As used in connection with various embodiments of the disclosure, the term “module” may include a unit implemented in hardware, software, or firmware, and may interchangeably be used with other terms, for example, “logic,” “logic block,” “part,” or “circuitry”. A module may be a single integral component, or a minimum unit or part thereof, adapted to perform one or more functions. For example, according to an embodiment, the module may be implemented in a form of an application-specific integrated circuit (ASIC).
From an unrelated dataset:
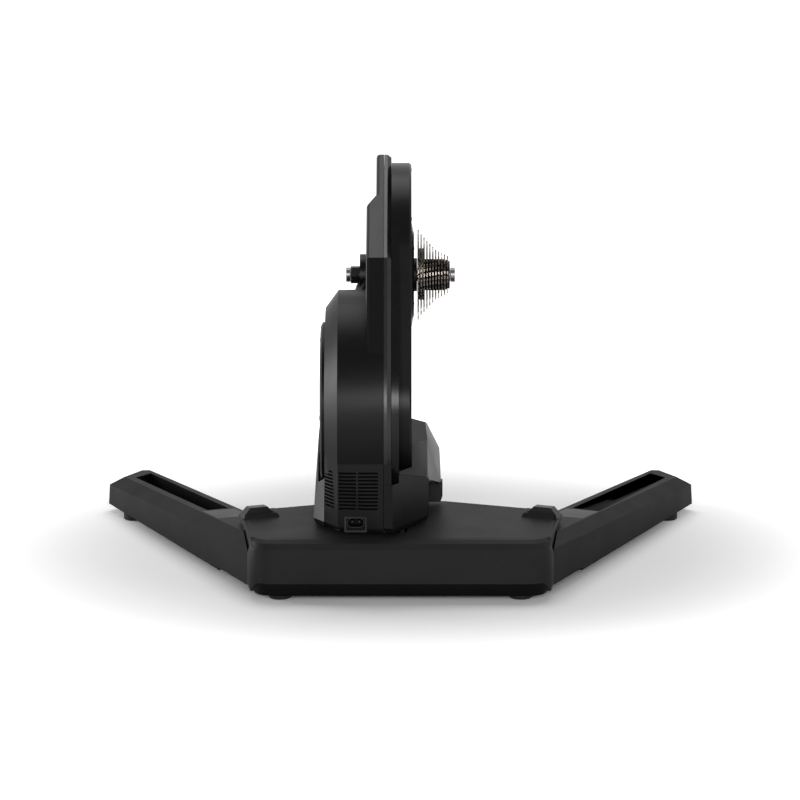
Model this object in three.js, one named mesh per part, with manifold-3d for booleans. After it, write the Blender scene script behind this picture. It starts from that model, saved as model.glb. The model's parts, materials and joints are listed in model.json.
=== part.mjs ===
// Direct drive bike trainer, in millimetres: +X is the drive side, +Y the way the bike faces, +Z up.
// The origin is on the floor, under the middle of the trainer.
import * as THREE from 'three';
import { mergeVertices } from 'three/addons/utils/BufferGeometryUtils.js';
import { ConvexGeometry } from 'three/addons/geometries/ConvexGeometry.js';
import Module from 'manifold-3d';

const wasm = await Module();
wasm.setup();

// Driving dimensions, grouped by the piece that they belong to
const overall = { width: 813, length: 590 };
const fit = { gap: 0.3, running: 0.6, overrun: 3, weld: 0.0001, step: 0.05 };

const drum = {
  fromNear: 164, radius: 147.6, wall: 4, chamferInset: 22.6, openingInset: 37.6,
  coverInset: 41.6, coverEdge: 5, coverLip: 3.5, flange: 3.7, flangeDepth: 3.5,
};
// The hub's axis lies outside the drum's rim, up and forward of the drum's axis by an angle in degrees
const hub = {
  rimClearance: 35.73, rise: 56.57, axleRadius: 8.5, boreRadius: 6.2, capRadius: 9.5, capThickness: 5.7,
  bearingRadius: 14.5, endLength: 8.9, bossInset: 18,
};
// Stations across the body, from the left face of the drum to the collar behind the cassette
const at = {
  drumCover: -102.3, drumFace: -96, drumRim: -79.4, fin: -43.8, finStep: -31.5,
  seam: -21.2, rim: -16.8, cover: -11.5, coverBand: -2, coverFace: 14.1, disc: 17.6, collar: 21.6,
};

const base = {
  nearHalfWidth: 190, nearRadius: 30, farCornerX: 185.5, farCornerFromNear: 171, farRadius: 21,
  length: 247, farBreakX: 57, skirtZ: 23, shoulderZ: 67, topZ: 78, wall: 4, top: 5,
  shoulderDepth: 24, sideShoulder: 7, lipReach: 3.5, lipDrop: 7.2, lipRound: 2.2, lipTop: 1,
};
const pan = { bottomZ: 6.5, chamferZ: 11, chamferInset: 3, bottomInset: 5.5, inset: 0.8, floor: 4 };
const foot = { radius: 15, nearX: 152, fromNear: 25, farX: 118, farFromNear: 191, dome: 2 };

const leg = {
  pivotX: 194, pivotFromNear: 142, spread: 23, inner: 34, innerTip: 29.4, outer: 41, rootBack: 100,
  bottomZ: 10, rootBottomZ: 13, rootStep: 5, tipWallZ: 38, tipTopZ: 48, rootTopZ: 66.34, chamfer: 20,
  tipCut: 19.3, slotInner: 21, slotOuter: 9, slotRoot: 135.8, slotTipBack: 30, slotOuterBack: 40.1,
  coverLength: 60, coverDepth: 3, coverMargin: 6, rib: 5, tongueZ: 28, swing: 23, wallGap: 0.8,
  footFromTip: 66, footOffset: 11, footRadius: 15, tipLean: 4.5, headroom: 3.2,
};
const pin = { radius: 9, bore: 5.5, topZ: 72.7, seatZ: 45, footZ: 13, lobeZ: 27.4 };
const button = {
  length: 40, topLength: 27, width: 16, height: 13, depth: 9, tuck: 1, stemRadius: 4.5, stemZ: 58,
  shiftX: 9, shiftY: 6, travel: 4, slotMargin: 1.2, edge: 3, springRadius: 3.5, padHeight: 5, padMargin: 3,
  padFoot: 9,
};

const track = { gauge: 84, centreX: -28, width: 14, height: 10, flange: 2, fromNear: 41, length: 192 };
const wheel = { radius: 13, width: 10, axleRadius: 4, axleEnd: 1, fromNear: 80, base: 111 };
const stop = { length: 8, height: 12, width: 12 };
const carriage = {
  z: 83, thickness: 5.3, travel: 15, bracketWidth: 18, bracketThickness: 6, bracketShift: 12,
  bracketDrop: 8, margin: 5,
};

// The skirt's plan, at its bottom edge: places in front of the drum's rearmost point, and ahead of its axis
const skirt = {
  bottomZ: 82, lipZ: 89, lip: 3, leftX: -111, leftIn: 73.6, leftRearX: -79, leftRearIn: 16.6,
  seamIn: 9.6, panelX: -10, panelIn: 6.6, rightRearX: 36, rightRearIn: 87.1, rightX: 55, rightAhead: 55,
  frontAhead: 71, wall: 3,
};
const wing = { topZ: 190, topX: -105, topBack: 9, rootX: -97, rootIn: 47.6, lean: 20, innerX: -60 };
const pod = {
  stepZ: 141, stepRearZ: 159, stepCornerZ: 138, stepSideZ: 109, stepInset: 2, rearTopZ: 188,
  sideTopZ: 151, sideTopX: 51, ridgeX: 32, ridgeBack: 4, ridgeZ: 199.5, ridgeInnerZ: 211, shoulderX: 34,
  shoulderAhead: 21, shoulderZ: 194, frontDrop: 26, bandZ: 159, notchZ: 145,
};
// Where the outlines leave the drum's rim, in degrees above the rearward direction
const rimAngle = { drumLower: -20, finRear: 33 };

// Heights above the hub's axis and places ahead of it
const fin = {
  rearLength: 140.2, apexAhead: 58, apexUp: 150.7, browAhead: 94, browUp: 131, frontAhead: 126,
  frontTopUp: 65, frontLowUp: -35, wall: 3.5, stepTopAhead: -25, stepLowAhead: -43, shelfUp: 77,
  stepFall: 16, shelfAhead: 36, shelfFrontUp: -45, shelfFrontAhead: 92, bossRadius: 27, gussetX: -73,
  gussetY: 30, gussetZ: 30, roll: 4,
};
const frame = {
  chamfer: 3.5, bossRadius: 30, bossEndX: -66, windows: 6, windowRadius: 17, windowPitch: 85,
  footHalf: 50, footHeight: 8, footX: -40, footLap: 22,
};
const beltCover = { hubRadius: 146, bandInset: 6.6, lowerInset: 37.6, wall: 3, edge: 2.6, hole: 60 };
const hubDisc = { radius: 69, faceRadius: 54, holeRadius: 22.5 };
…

Various embodiments as set forth herein may be implemented as software (e.g., the program 140) including one or more instructions that are stored in a storage medium (e.g., internal memory 136 or external memory 138) that is readable by a machine (e.g., the electronic device 101). For example, a processor (e.g., the processor 120) of the machine (e.g., the electronic device 101) may invoke at least one of the one or more instructions stored in the storage medium, and execute it, with or without using one or more other components under the control of the processor. This allows the machine to be operated to perform at least one function according to the at least one instruction invoked. The one or more instructions may include a code generated by a complier or a code executable by an interpreter. The machine-readable storage medium may be provided in the form of a non-transitory storage medium. Wherein, the term “non-transitory” simply means that the storage medium is a tangible device, and does not include a signal (e.g., an electromagnetic wave), but this term does not differentiate between where data is semi-permanently stored in the storage medium and where the data is temporarily stored in the storage medium.

According to an embodiment, a method according to various embodiments of the disclosure may be included and provided in a computer program product. The computer program product may be traded as a product between a seller and a buyer. The computer program product may be distributed in the form of a machine-readable storage medium (e.g., compact disc read only memory (CD-ROM)), or be distributed (e.g., downloaded or uploaded) online via an application store (e.g., PlayStore™), or between two user devices (e.g., smart phones) directly. If distributed online, at least part of the computer program product may be temporarily generated or at least temporarily stored in the machine-readable storage medium, such as memory of the manufacturer's server, a server of the application store, or a relay server.

According to various embodiments, each component (e.g., a module or a program) of the above-described components may include a single entity or multiple entities, and some of the multiple entities may be separately disposed in different components. According to various embodiments, one or more of the above-described components may be omitted, or one or more other components may be added. Alternatively or additionally, a plurality of components (e.g., modules or programs) may be integrated into a single component. In such a case, according to various embodiments, the integrated component may still perform one or more functions of each of the plurality of components in the same or similar manner as they are performed by a corresponding one of the plurality of components before the integration. According to various embodiments, operations performed by the module, the program, or another component may be carried out sequentially, in parallel, repeatedly, or heuristically, or one or more of the operations may be executed in a different order or omitted, or one or more other operations may be added.

While the disclosure has been shown and described with reference to various embodiments thereof, it will be understood by those skilled in the art that various changes in form and details may be made therein without departing from the spirit and scope of the disclosure as defined by the appended claims and their equivalents.